Many experimental techniques are used to study mechanical and thermal properties of nanocomposite films including: differential scanning calorimetry (DSC), thermo mechanical analysis (TMA), dielectric analysis (DEA), and dynamic mechanical analysis (DMA).[14, 15] DMA studies are most sensitive to the composites properties and are, thus, effective techniques for their evaluation. Using the DMA tool, Tg can be easily detected as it is associated with a large change in the mechanical properties.[10] DMA is a cost-effective alternative that involves assessing the change in molecular relaxation after a force has been applied as temperature changes.[14] As a function of temperature or frequency, DMA is a powerful technique for measuring the storage modulus (E′ ), loss modulus (E″ ), stiffness, glass transition temperature (Tg), and loss factor (tan δ ).
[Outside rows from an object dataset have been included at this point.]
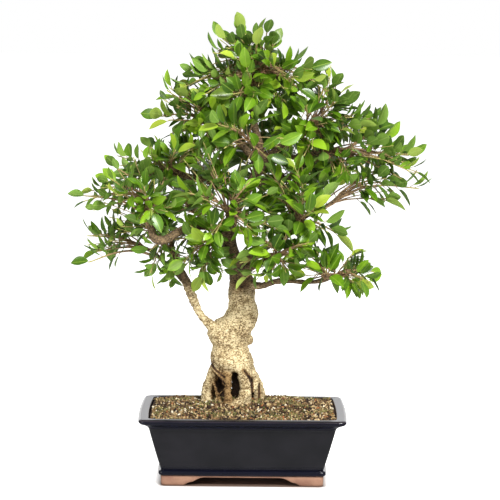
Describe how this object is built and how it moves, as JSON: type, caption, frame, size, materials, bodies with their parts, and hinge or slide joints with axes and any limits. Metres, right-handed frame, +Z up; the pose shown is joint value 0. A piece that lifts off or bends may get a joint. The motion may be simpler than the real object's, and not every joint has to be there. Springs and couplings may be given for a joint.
{
  "type": "potted ficus bonsai tree",
  "caption": "Ficus bonsai with a curved trunk on exposed roots and open leafy limbs, planted in a rectangular glazed pot with a flared rim and bare clay feet.",
  "frame": {"origin": "middle of the whole object's box, on the surface that the pot's feet stand on", "axes": "+Z up, +X to the right and -Y towards the viewer in the picture"},
  "size_m": [0.7308, 0.3952, 0.9366],
  "materials": {
    "glazed_pot": "near-black navy glaze, bare pinkish clay at the feet",
    "screen_mesh": "matte plastic mesh",
    "soil_mix": "loose grit of fired clay, pumice and bark",
    "bark": "smooth pale bark",
    "foliage": "waxy leaves on green twigs"
  },
  "bodies": {
    "root": {"pot": "glazed_pot", "drain_screen_left": "screen_mesh", "drain_screen_right": "screen_mesh", "soil": "soil_mix", "tree": "bark", "shoot_01": "foliage", "shoot_02": "foliage", "shoot_03": "foliage", "shoot_04": "foliage", "shoot_05": "foliage", "shoot_06": "foliage", "shoot_07": "foliage", "shoot_08": "foliage", "shoot_09": "foliage", "shoot_10": "foliage", "shoot_11": "foliage", "shoot_12": "foliage", "shoot_13": "foliage", "shoot_14": "foliage", "shoot_15": "foliage", "shoot_16": "foliage", "shoot_17": "foliage", "shoot_18": "foliage", "shoot_19": "foliage", "shoot_20": "foliage", "shoot_21": "foliage", "shoot_22": "foliage", "shoot_23": "foliage", "shoot_24": "foliage", "shoot_25": "foliage", "shoot_26": "foliage", "shoot_27": "foliage", "shoot_28": "foliage", "shoot_29": "foliage", "shoot_30": "foliage", "shoot_31": "foliage", "shoot_32": "foliage", "shoot_33": "foliage", "shoot_34": "foliage", "shoot_35": "foliage", "shoot_36": "foliage", "shoot_37": "foliage", "shoot_38": "foliage", "shoot_39": "foliage", "shoot_40": "foliage", "shoot_41": "foliage", "shoot_42": "foliage", "shoot_43": "foliage", "shoot_44": "foliage", "shoot_45": "foliage", "shoot_46": "foliage", "shoot_47": "foliage", "shoot_48": "foliage", "shoot_49": "foliage", "shoot_50": "foliage", "shoot_51": "foliage", "shoot_52": "foliage", "shoot_53": "foliage", "shoot_54": "foliage", "shoot_55": "foliage"}
  },
  "joints": []
}
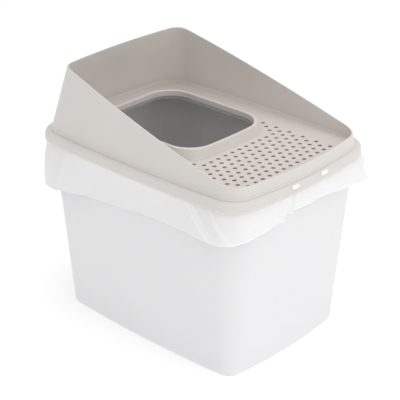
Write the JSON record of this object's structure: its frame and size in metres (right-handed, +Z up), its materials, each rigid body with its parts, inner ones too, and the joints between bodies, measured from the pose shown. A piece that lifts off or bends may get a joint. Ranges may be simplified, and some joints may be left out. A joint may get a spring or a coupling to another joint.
{
  "type": "top-entry cat litter box with splash hood",
  "caption": "Deep lidded cat litter box: tapered tub with a clamped liner bag, rim frame, perforated step deck with raised entry collar, and a sloping splash hood open at the front.",
  "frame": {"origin": "middle of the tub's underside, on the surface that it stands on", "axes": "+Z up, -Y the low open front, +X the right-hand side seen from the front"},
  "size_m": [0.4038, 0.536, 0.504],
  "materials": {
    "tub_plastic": "fine satin polypropylene",
    "film": "thin milky polyethylene film",
    "grey_plastic": "satin warm grey polypropylene",
    "latch_plastic": "polished warm grey polypropylene"
  },
  "bodies": {
    "tub": {"tub": "tub_plastic", "liner_bag": "film"},
    "frame": {"bag_frame": "grey_plastic"},
    "deck": {"step_deck": "grey_plastic", "entry_collar": "grey_plastic"},
    "hood": {"splash_hood": "grey_plastic"},
    "latch_left": {"front_latch_left": "latch_plastic"},
    "latch_right": {"front_latch_right": "latch_plastic"}
  },
  "joints": [
    {"name": "frame_lift", "type": "slide", "parent": "tub", "child": "frame", "axis": [0, 0, 1], "range_m": [0, 0.12]},
    {"name": "deck_lift", "type": "slide", "parent": "frame", "child": "deck", "axis": [0, 0, 1], "range_m": [0, 0.12]},
    {"name": "hood_lift", "type": "slide", "parent": "deck", "child": "hood", "axis": [0, 0, 1], "range_m": [0, 0.15]},
    {"name": "latch_left_flex", "type": "hinge", "parent": "frame", "child": "latch_left", "pos_m": [-0.04305, -0.2665, 0.36764], "axis": [0.999, -0.0446, 0], "range_deg": [0, 25], "stiffness_Nm_per_rad": 0.05},
    {"name": "latch_right_flex", "type": "hinge", "parent": "frame", "child": "latch_right", "pos_m": [0.03704, -0.26675, 0.36764], "axis": [0.9993, 0.0384, 0], "range_deg": [0, 25], "stiffness_Nm_per_rad": 0.05}
  ]
}
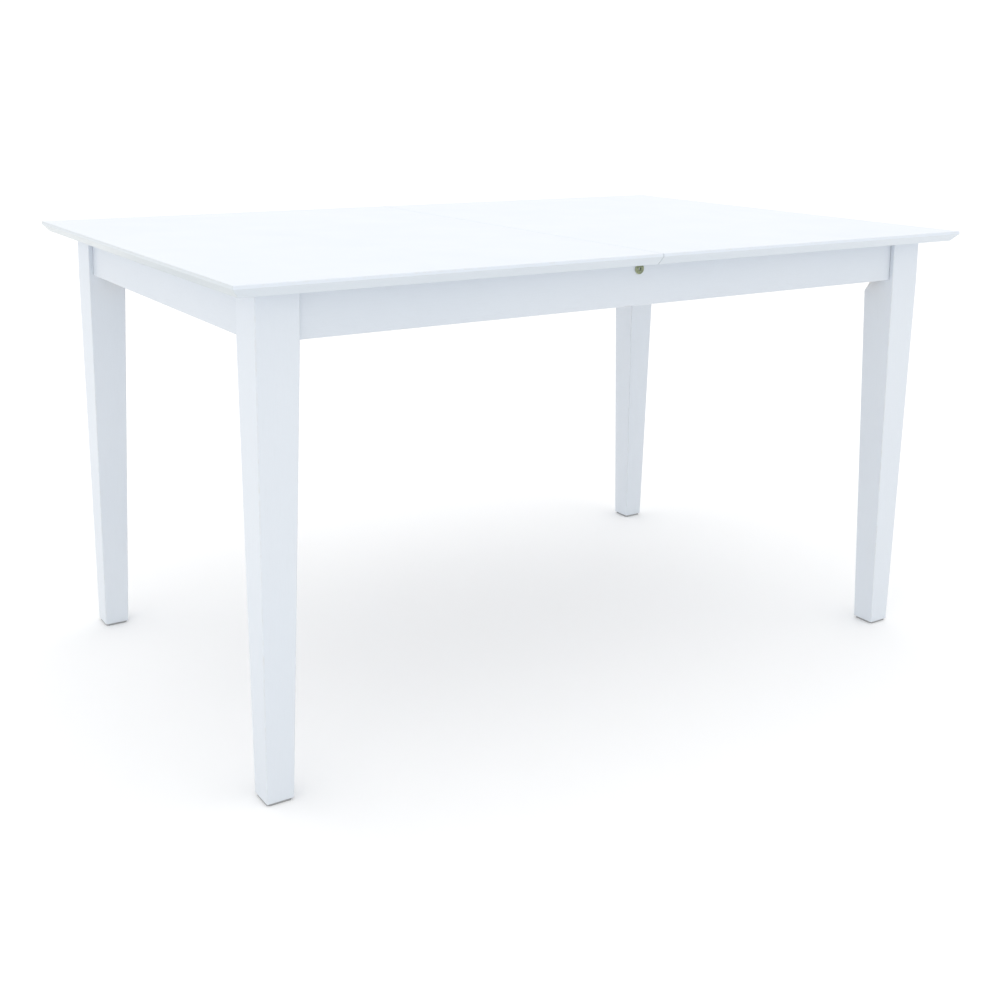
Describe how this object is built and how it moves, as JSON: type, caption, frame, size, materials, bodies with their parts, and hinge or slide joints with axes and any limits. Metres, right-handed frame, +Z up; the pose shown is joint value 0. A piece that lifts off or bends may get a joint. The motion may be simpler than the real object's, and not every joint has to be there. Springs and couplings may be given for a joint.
{
  "type": "extendable dining table",
  "caption": "White lacquered rectangular dining table on tapered legs; its top parts at a middle seam and slides apart over a fixed apron frame that stores a folded leaf.",
  "frame": {"origin": "on the floor under the middle of the table", "axes": "+X along the table's length, the way the top opens; +Y towards its rear long side, -Y its front; +Z up"},
  "size_m": [1.4, 0.9, 0.75],
  "materials": {
    "top_lacquer": "white lacquer on wood board, satin to semi-gloss",
    "frame_lacquer": "wood with opaque white lacquer, satin",
    "bare_hardwood": "bare planed hardwood",
    "antique_brass": "antique brass, satin",
    "zinc_steel": "zinc-plated steel",
    "nylon": "natural nylon",
    "grey_glide": "mid-grey matt plastic"
  },
  "bodies": {
    "frame": {"apron_front": "frame_lacquer", "apron_left": "frame_lacquer", "apron_rear": "frame_lacquer", "apron_right": "frame_lacquer", "corner_block_front_left": "bare_hardwood", "corner_block_front_right": "bare_hardwood", "corner_block_rear_left": "bare_hardwood", "corner_block_rear_right": "bare_hardwood", "foot_glide_front_left": "grey_glide", "foot_glide_front_right": "grey_glide", "foot_glide_rear_left": "grey_glide", "foot_glide_rear_right": "grey_glide", "leaf_half_lower": "top_lacquer", "leaf_half_upper": "top_lacquer", "leaf_hinge_left": "antique_brass", "leaf_hinge_right": "antique_brass", "leaf_rest_left": "bare_hardwood", "leaf_rest_right": "bare_hardwood", "leg_bolt_front_left": "zinc_steel", "leg_bolt_front_right": "zinc_steel", "leg_bolt_rear_left": "zinc_steel", "leg_bolt_rear_right": "zinc_steel", "leg_front_left": "frame_lacquer", "leg_front_right": "frame_lacquer", "leg_nut_front_left": "zinc_steel", "leg_nut_front_right": "zinc_steel", "leg_nut_rear_left": "zinc_steel", "leg_nut_rear_right": "zinc_steel", "leg_rear_left": "frame_lacquer", "leg_rear_right": "frame_lacquer", "slide_pad_front_left": "nylon", "slide_pad_front_right": "nylon", "slide_pad_rear_left": "nylon", "slide_pad_rear_right": "nylon", "slide_track_front": "zinc_steel", "slide_track_rear": "zinc_steel", "track_bolt_front": "antique_brass", "track_bolt_rear": "antique_brass", "track_nut_front": "zinc_steel", "track_nut_rear": "zinc_steel", "track_stop_front_left": "nylon", "track_stop_front_right": "nylon", "track_stop_rear_left": "nylon", "track_stop_rear_right": "nylon"},
    "left_top": {"left_runner_front": "zinc_steel", "left_runner_rear": "zinc_steel", "left_top_panel": "top_lacquer", "lock_plate_front": "zinc_steel", "lock_plate_rear": "zinc_steel", "seam_dowel_front": "bare_hardwood", "seam_dowel_middle": "bare_hardwood", "seam_dowel_rear": "bare_hardwood"},
    "right_top": {"lock_keeper_front": "zinc_steel", "lock_keeper_rear": "zinc_steel", "right_runner_front": "zinc_steel", "right_runner_rear": "zinc_steel", "right_top_panel": "top_lacquer"},
    "lock_lever_front": {"lock_lever_front": "antique_brass"},
    "lock_lever_rear": {"lock_lever_rear": "antique_brass"}
  },
  "joints": [
    {"name": "left_top_slide", "type": "slide", "parent": "frame", "child": "left_top", "axis": [-1, 0, 0], "range_m": [0, 0.215]},
    {"name": "right_top_slide", "type": "slide", "parent": "frame", "child": "right_top", "axis": [1, 0, 0], "range_m": [0, 0.215]},
    {"name": "lock_lever_front_turn", "type": "hinge", "parent": "left_top", "child": "lock_lever_front", "pos_m": [-0.026, -0.28, 0.7267], "axis": [0, 0, -1], "range_deg": [0, 90]},
    {"name": "lock_lever_rear_turn", "type": "hinge", "parent": "left_top", "child": "lock_lever_rear", "pos_m": [-0.026, 0.28, 0.7267], "axis": [0, 0, 1], "range_deg": [0, 90]}
  ]
}
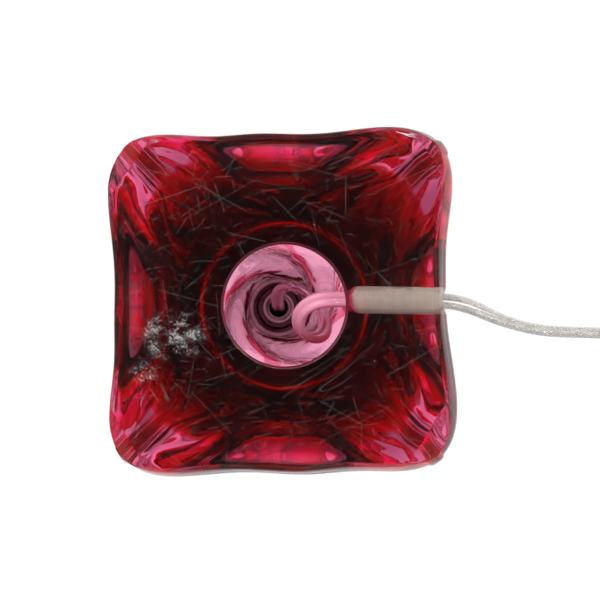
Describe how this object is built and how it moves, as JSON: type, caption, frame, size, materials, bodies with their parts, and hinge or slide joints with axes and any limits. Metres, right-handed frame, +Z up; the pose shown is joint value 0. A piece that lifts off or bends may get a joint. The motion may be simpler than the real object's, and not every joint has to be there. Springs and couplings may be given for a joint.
{
  "type": "table lamp",
  "caption": "Table lamp of clear crystal cased over ruby glass: hollow square foot twisting up into a slender stem, push-bar E27 lampholder on top, clear flat cord from foot to coil and plug.",
  "frame": {"origin": "centre of the foot on the surface that the lamp stands on", "axes": "+Z up along the stem, +Y to the back where the cord leaves the foot, +X to the right along the switch's push bar"},
  "size_m": [0.1298, 0.3239, 0.3082],
  "materials": {
    "crystal": "polished clear lead crystal cased over deep ruby glass, ground flat underneath and scratched by use",
    "chrome": "polished chrome plate",
    "steel": "plain zinc-plated or nickelled steel",
    "brass": "bare contact brass",
    "seal": "soft pale rubber",
    "bakelite": "black moulded phenolic",
    "porcelain": "white glazed porcelain",
    "cord": "clear PVC over two tinned copper strands",
    "tie": "black wire tie",
    "plug": "white moulded PVC"
  },
  "bodies": {
    "lamp": {"crystal_body": "crystal", "lower_gasket": "seal", "upper_gasket": "seal", "cup_washer": "chrome", "retaining_nut": "chrome", "threaded_tube": "steel", "check_ring": "steel", "neck_cap": "chrome", "lock_nut": "chrome", "lampholder_cup": "chrome", "grub_screw": "steel", "cord_grip": "bakelite", "switch_housing": "bakelite", "porcelain_insert": "porcelain", "terminal_screw_live": "brass", "terminal_screw_neutral": "brass", "screw_shell": "brass", "lampholder_sleeve": "chrome", "inner_cord": "cord", "mains_cord": "cord", "mains_cord_coil": "cord", "mains_cord_tail": "cord", "cord_tie": "tie", "mains_plug": "plug", "plug_strain_relief": "plug", "plug_pin_left": "steel", "plug_pin_right": "steel"},
    "switch": {"switch_bar": "chrome", "switch_knob_left": "bakelite", "switch_knob_right": "bakelite", "switch_contact_bridge": "brass"},
    "ring": {"shade_ring": "chrome"},
    "contact": {"centre_contact": "brass"}
  },
  "joints": [
    {"name": "switch_push", "type": "slide", "parent": "lamp", "child": "switch", "axis": [1, 0, 0], "range_m": [0, 0.006]},
    {"name": "shade_ring_turn", "type": "hinge", "parent": "lamp", "child": "ring", "pos_m": [0, 0, 0.2965], "axis": [0, 0, 1], "continuous": true},
    {"name": "centre_contact_press", "type": "slide", "parent": "lamp", "child": "contact", "axis": [0, 0, 1], "range_m": [-0.0015, 0], "stiffness_N_per_m": 2500}
  ]
}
Analysis of dynamic load bearing properties is more essential for different engineering applications. Tg is defined as the midpoint between the glassy and rubbery states of a polymer or polymer composite, since the change from the glassy state into a liquid or a rubbery state is gradual.[16] When using the DMA tool, it is common that Tg is the temperature at which the loss factor attains its maximum value.[17, 18]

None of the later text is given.